As teachers and facilitators of learning we are dealing with three key factors:
- the information and data that our learners need to engage with—the ‘what’ of the curriculum (ontology)
- the learners themselves and their sense-making capabilities, drives and purposes — the ‘why’ of the curriculum (anthropology)
- learners’ abilities to regulate the flow of information, energy and data in order to achieve their purpose—the ‘how’ of the curriculum (epistemology)
Viewing these factors through (i) the lens of student agency and (ii) the lens of the how we organise, generate and access new knowledge, we get two axes which form the Knowledge Agency window below, with the learner as a purposeful agent who is the navigator or the journey-maker.
The vertical axis is the spectrum through which we encounter knowledge. At one end of this spectrum, knowledge is already articulated by experts and encoded in formal curricula and text books. At the other end of this spectrum the knowledge we need is unknown at the start of the problem-solving process—it is ‘out there’ to be encountered and constructed in the process of an enquiry. The horizontal axis is the degree of authorship or agency that the learner experiences—on the left-hand side he is simply following external regulations, such as his teacher’s instructions or a ‘rule book’, and on the right-hand side, he is a self-regulating agent, making decisions about why, how, where, what and with whom he learns.
At one end of the Knowledge Axis we have pre-codified knowledge—in Australian schools this is enshrined in National Curricula. It’s the body of knowledge that society believes its young people are entitled to encounter—the script to be learned. At the other end of this Axis we have knowledge which is uncertain and, as yet, unknown—it is the liquid flow of data and information that’s out there and available, from which we have to identify, select, collect, curate and re-construct into new knowledge in order to pursue a genuinely open-ended enquiry. In other words, learning by design, rather than script: the learner has to take responsibility for navigating a learning journey in the service of chosen purpose, leading to a personally meaningful outcome.
This is resilient agency. It’s a complex process that requires a learner to be able to understand and ‘inhabit’ their own purpose, to mobilise their learning dispositions (or learning power) in order to collect and collate the information and data they need to work with in order to achieve their chosen purpose, which also provides a ‘fit for purpose’ way of measuring success. Resilient agency is thus learning understood as a ‘journey’ — a process of self-leadership that moves iteratively between purpose and performance, utilising learning dispositions as fuel for the journey.

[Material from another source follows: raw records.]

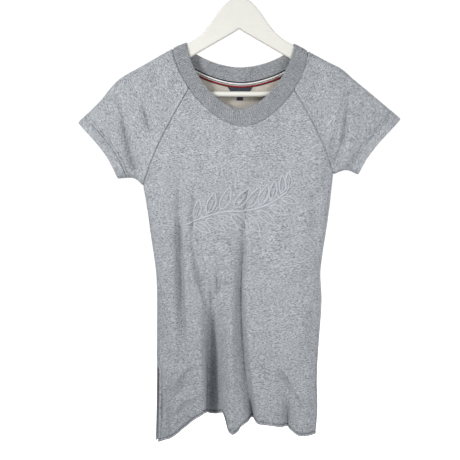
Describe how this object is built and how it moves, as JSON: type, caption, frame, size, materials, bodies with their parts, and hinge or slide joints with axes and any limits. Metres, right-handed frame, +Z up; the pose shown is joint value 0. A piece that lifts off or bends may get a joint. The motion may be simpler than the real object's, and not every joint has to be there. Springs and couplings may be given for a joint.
{
  "type": "sweatshirt dress on hanger",
  "caption": "Short sleeved raglan sweatshirt dress with a ribbed neck band and side vents, hanging from a wooden hanger with a trouser bar and a wire hook.",
  "frame": {"origin": "underside of the hook's crown, where a rail carries it, in the hanger's middle plane", "axes": "+Z up along the hook's stem, -Y out of the front of the dress, +X towards the right as seen from the front"},
  "size_m": [0.6421, 0.0907, 0.9896],
  "materials": {
    "fleece": "light grey heather sweatshirt fleece, smooth face, looped cream inside",
    "rib": "grey heather rib knit",
    "tape": "woven striped neck tape in navy, white and red",
    "label": "bare navy woven label",
    "hanger": "wood with off-white satin lacquer",
    "hook": "bright plated steel wire"
  },
  "bodies": {
    "root": {"front_panel": "fleece", "back_panel": "fleece", "sleeve_left": "fleece", "sleeve_right": "fleece", "neck_band": "rib", "neck_tape": "tape", "neck_label": "label", "size_label": "label", "hanger_body": "hanger", "hanger_bar": "hanger", "hanger_hook": "hook"}
  },
  "joints": []
}
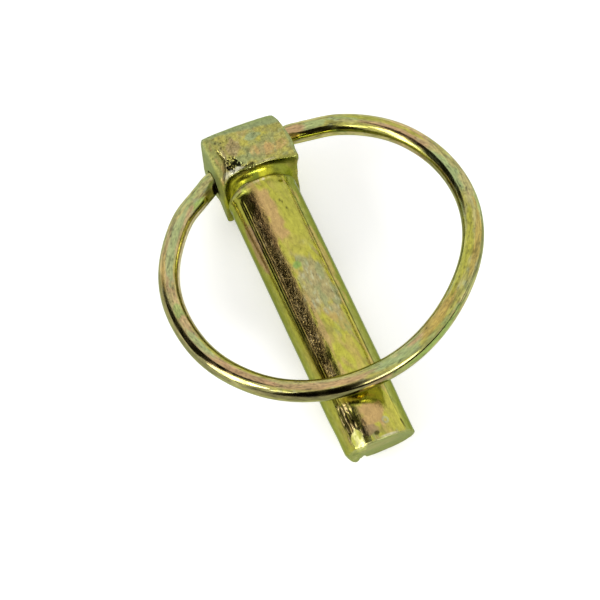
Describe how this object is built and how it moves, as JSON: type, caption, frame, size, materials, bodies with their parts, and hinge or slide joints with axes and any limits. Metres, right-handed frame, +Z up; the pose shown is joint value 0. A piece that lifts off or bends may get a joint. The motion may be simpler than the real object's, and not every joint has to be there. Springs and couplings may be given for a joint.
{
  "type": "lynch pin",
  "caption": "Lynch pin: short round shank with a squarish forged head, and a spring-wire ring that swings over and closes on the shank.",
  "frame": {"origin": "on the shank's axis, at the shoulder where the full diameter starts", "axes": "-Y along the shank towards its tip, +Z up out of the broad face of the head on the side where the ring lies, +X across the head"},
  "size_m": [0.0452, 0.0515, 0.0156],
  "materials": {
    "pin_steel": "yellow zinc passivated, olive, tan and green, satin",
    "ring_wire": "yellow zinc passivated drawn wire, glossier than the pin"
  },
  "bodies": {
    "pin": {"pin_body": "pin_steel"},
    "ring": {"spring_ring": "ring_wire"}
  },
  "joints": [
    {"name": "ring_swing", "type": "hinge", "parent": "pin", "child": "ring", "pos_m": [0.0006, 0.00615, 0], "axis": [-0.9838, -0.1505, -0.0976], "range_deg": [0, 174]}
  ]
}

On the horizontal Axis is the learner as Agent—at one end what, why and often how, she learns is explained and prescribed by external regulatory frameworks (often called the curriculum). At the other end, she is a self-regulating agent of her own learning and life journey. Put these together and we can see the difference between learning-as-script in the bottom left window and learning-as-design in the top right window. By ‘learning as design,’ we mean learning which begins with a self-directed purpose and which shapes and guides an open-ended journey towards the fulfilment of that purpose.

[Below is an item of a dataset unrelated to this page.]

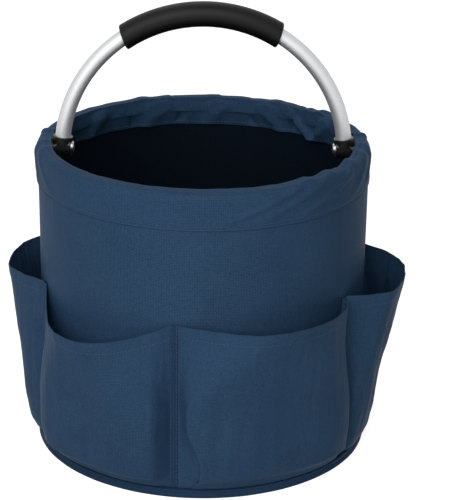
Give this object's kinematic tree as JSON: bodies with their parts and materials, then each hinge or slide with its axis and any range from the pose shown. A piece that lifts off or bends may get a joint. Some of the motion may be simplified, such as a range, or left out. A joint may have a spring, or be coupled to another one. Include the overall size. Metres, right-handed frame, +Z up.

When we talk about learning dispositions, we’re talking about that complex mix of behaviors, values, attitudes, feelings, cognitive resources and stories which enable students to navigate their way around in the zone of the top right-hand quadrant. This is not to say that the bottom left hand corner is irrelevant, but simply that it is no longer enough as a learning context for the education of children and young people today. On its own, it is no longer fit for purpose.
Students and their learning facilitators need to be able to move as seamlessly as possible between all four quadrants, utilising their learning resources accordingly.
Agency and Hope
According to John Hattie, personal learning dispositions can have a marked impact on the outcomes of schooling. He describes them as:
“the way the student becomes open to experiences, their emerging beliefs about the value and worth to them from investing in learning, and the manner in which they learn that they can build a sense of self from their engagement in the learning enterprise” (2015: 931)

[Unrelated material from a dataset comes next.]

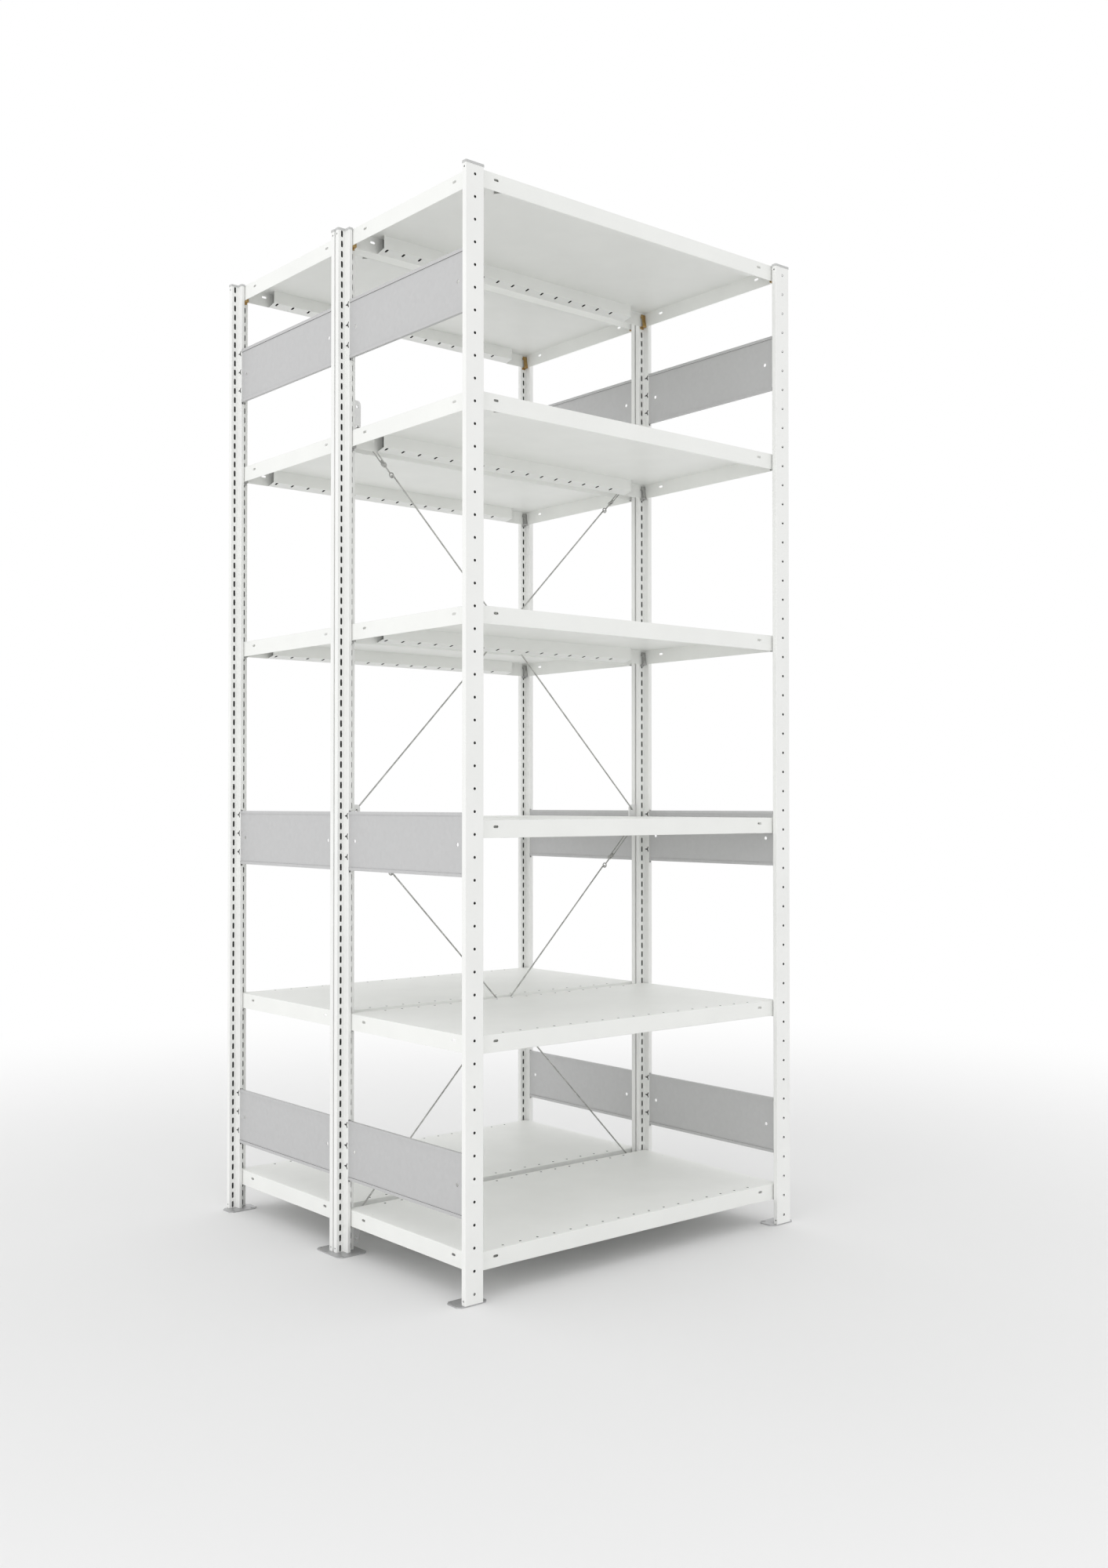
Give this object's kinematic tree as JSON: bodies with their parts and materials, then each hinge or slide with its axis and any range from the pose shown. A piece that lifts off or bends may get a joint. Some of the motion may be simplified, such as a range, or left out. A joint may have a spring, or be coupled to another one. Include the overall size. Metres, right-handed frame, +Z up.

He argues that meta-analyses show that intention accounts for 28% of the variance in behaviour (2015: 944) and that student intention is critical for student engagement in learning. So often students are passive recipients of teachers’ lessons — but as his meta-analyses demonstrate, the overall aim is to enable students to be active in the learning process and then become their own teachers, seeking out optimal ways to learn new material, to collect appropriate resources and to set their own goals.
At the heart of this challenge are the concepts of agency and hope.
These two ideas have to do with self-determination and direction in learning and frame a student’s personal answer to the question ‘why am I doing this?’—their sense of purpose. Pink (2009) argues that what motivates people is ‘autonomy, mastery and purpose’:
- the ability to be self-directing
- the ability to become competent in a particular domain
- a sense of purpose or meaning in life
One of the problems of contemporary schooling, with regulatory frameworks that impose high-stakes summative testing and assessment regimes, is that all too often students and their teachers are locked into the bottom left-hand quadrant of the knowledge agency window. What is learned is predetermined, what is measured and assessed is only that which can be standardized.
For students, particularly those who don’t fit in the middle of any normal distribution curve, this is counter-productive in terms of developing their sense of personal agency and hope for the future. It actually depresses students’ motivation for learning and therefore their learning dispositions. The systematic evidence for this has been available since 2003 (Harlen and Deakin Crick, 2003b, Harlen and Deakin Crick, 2003a).
It’s a learning design fault of enormous magnitude given the world which today’s young people will be inheriting.